« Berna entra à cheval dans les rues de Westbury, baignées de la lumière safran qui précédait le chant du coq. Madlen marchait à ses côtés, elle remuait la cheville de sa maîtresse pour l’empêcher de succomber à la fatigue et de tomber de sa selle. Toutes les bêtes et tous les hommes dormaient encore. Le bruit des sabots de Jemsy sur l’inaltérable pierre de la grand-rue se répercutait contre les devantures fermées des échoppes.
Madlen frappa à la porte de l’auberge jusqu’à ce qu’un gardien montrât son visage dans une ouverture et l’accablât de blasphèmes.
« Je suis Dame Bernadine Corbet, et tu vas me procurer sans attendre une chambre privée », proclame Berna.
L’auberge était pleine, répondit le portier, et la cuisine fermée. D’une manière discourtoise, il exigea de savoir si la demoiselle ou sa servante souffraient de maladies contaminantes ou bien de fièvres, et si elles provenaient du Dorset.
Elles l’assurèrent qu’elles étaient parfaitement vigoureuses, bien qu’affaiblies par leur périple, qu’elles descendaient du nord et n’avaient aperçu aucun signe de maladie sur leur route. »
Trois périples. Une route.
Angleterre, 1348. Une dame, lectrice du Roman de la Rose, fuit un mariage arrangé, un procureur écossais part pour Avignon et un jeune laboureur en quête de liberté intègre une compagnie d’archers. Tous se retrouvent sur la route de Calais. Venant vers eux depuis l’autre rive de la Manche, la Mort noire, la peste qui va tuer la moitié de la population de l’Europe.
Pendant ce voyage, assombri par le passé violent des archers et les avertissements des prêtres sur la fin du monde, les voyageurs se confrontent à la nature de leurs amours et de leurs désirs.
Voilà un mois que je n’avais pas publié de chroniques : beaucoup de changements de mon côté, à la fois géographique et professionnel, ne m’ont pas permis de consacrer tout le temps que je souhaitais à mes lectures et surtout à l’écriture d’articles. C’est également le moment que j’ai choisi pour lire un pavé : Les voyageurs de l’impériale de Louis Aragon. Une œuvre magnifique dont je vous parle bientôt mais qui m’a occupée un petit moment. Alors aujourd’hui je vous propose de découvrir un roman qui ne plaira certainement pas à tous : la plume est très exigeante et l’histoire semble comme un songe sorti d’un ouvrage enluminé du XIVème siècle. L’auteur y évoque l’amour courtois, l’homosexualité, la violence et la peste noire avec aisance et nous embarque aux côtés de personnages emblématiques, réfléchis et passionnés, témoins d’une époque de troubles, avec une sorte de lyrisme déstabilisant et saisissant.
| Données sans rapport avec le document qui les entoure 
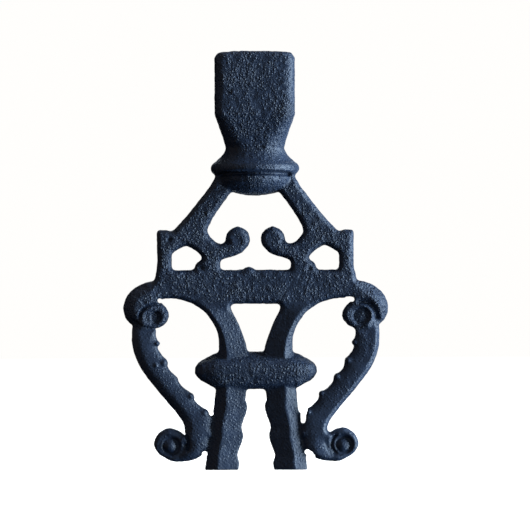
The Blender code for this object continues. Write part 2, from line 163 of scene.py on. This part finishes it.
# Pits and pimples of the casting: x, z, radius, and depth (below 0 for a pimple)
PIMPLES = (
    (-42.9, 115.1, 1.4, 1.2), (-19.2, 141.3, 1.2, -0.8), (-23.7, 128.1, 1.1, -0.7),
    (-10.7, 188.4, 1.2, -0.7), (5.5, 161.2, 1.1, -0.6), (-49.4, 63.3, 1.4, -0.8),
    (-49.7, 52.3, 1.2, -0.8), (-28.0, 187.0, 1.0, -0.5), (-10.3, 170.2, 1.0, -0.5),
)

# Knobs along the inner edges of the brackets, in the same terms
KNOBS = (
    (-48.6, 63.2, 1.6, -0.9), (-45.4, 53.6, 2.2, -1.0), (-32.0, 36.9, 2.0, -1.0),
    (-25.6, 28.6, 1.8, -0.7), (48.9, 63.5, 1.6, -0.8), (46.0, 54.6, 1.8, -0.9),
    (40.3, 46.7, 1.9, -1.0), (32.4, 38.4, 1.9, -1.0), (26.0, 28.8, 1.8, -0.9),
)

# Groove under the head's ring: height where it meets the outline, rise at the front, half breadth
RING_GROOVE, RING_BOW, RING_BREADTH = 146.7, 1.7, 1.5
RING_DEPTH = 2.4
RING_REACH = 20.0  # its half width
RING_FADE = (16.0, 19.0)  # from which x it fades out, and where it ends
RING_ROLL = 151.6  # height of the ring's smooth roll
TOP_SINK, TOP_FALL = 0.35, 1.0  # how far the block's top sinks, and falls off to its corners
TOP_EASE = (4, 1)  # distances below the top over which that sets in

# Leaf veins on the legs
LEG_INNER = 5.1  # x of the inner edge at the leaf's top
LEG_LEAN = 0.095
LEAF_TOP = 37.0
VEIN_REACH = 5.0
VEIN_PITCH = 1.5
VEIN_DEPTH = 0.07
VEIN_SLANT = math.radians(-40)

# Paint: colours in linear light, roughness, and the scales of the patterns per metre
PAINT_DARK, PAINT_LIGHT = (0.0135, 0.0245, 0.052), (0.0225, 0.038, 0.077)
PAINT_ROUGHNESS = (0.38, 0.56)
TONE_SCALE, GLOSS_SCALE, PATCH_SCALE = 140, 420, 90
BEAD_SCALE, GRAIN_SCALE = 620, 1150
BEAD_HEIGHT = 0.6  # against a grain of 1
TONE_RANGE, PATCH_RANGE, BEAD_RANGE = (0.3, 0.72), (0.35, 0.65), (0.12, 0.42)  # of a pattern's values
PATCH_GRAIN = (0.45, 1.0)  # share of the grain's height that is left in the smooth and rough patches
GRAINS = {  # height of the grain of each paint, in metres
    "painted_cast_iron": 0.0009,
    "painted_turned_iron": 0.0006,
    "painted_dressed_iron": 0.00036,
}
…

Vers Calais, en Temps ordinaire est un livre assez inattendu et déroutant, une écriture qui m’a ramenée pour un moment à certaines lectures difficiles du lycée (Agrippa d’Aubigné m’avait un peu traumatisée), un mélange entre Le nom de la rose d’Umberto Eco et Le Hussard sur le toit de Jean Giono. Il faut s’accrocher quelques pages pour que les mots prennent sens et que ce qui semblait périlleux au départ devienne au fil des mots une douce poésie. Je me suis laissée porter sur cette route où nos protagonistes cheminent courageusement vers la mort comme si elle ne pouvait les atteindre, comme si elle pouvait être la clé de leur liberté. Leur progression se fait au gré de chemins qui s’éloignent puis se croisent, de réflexions sur l’amour et la possession d’autrui qui semble être au cœur de toute action : de la fuite de la noble Dame Bernadine, au travestissement d’Hab, en passant par l’enlèvement de Cécile. Les personnages sont complexes et l’histoire captivante, la réalité se mêle au jeu d’acteur, la peste noire plane aussi irréelle qu’inflexible. Je reste un peu partagée sur le style, qui, s’il donne réellement la sensation de se trouver au Moyen-âge, peut rendre la lecture un peu fastidieuse. Un roman intéressant que j’ai eu plaisir à lire mais qui ne fera pas partie de mes coups de cœur du moment. La période, chargée pour moi, n’ayant peut-être pas aidé à aborder cette lecture difficile sereinement.
James Meek est né à Londres en 1962, puis a grandi en Écosse. Grand reporter, il a vécu en Russie, à Kiev et à Moscou. Il vit maintenant à Londres où il collabore au Guardian, à la London Review of Books et à Granta. Il est l’auteur des ouvrages Un acte d’amour, Nous commençons notre descente et Le Cœur par effraction, lauréats de prix littéraires et traduits à travers le monde entier.
459 p., Éditions Métailié (2022), Titre original : To Calais, In Ordinary Time, Traduit de l’anglais par David Fauquemberg.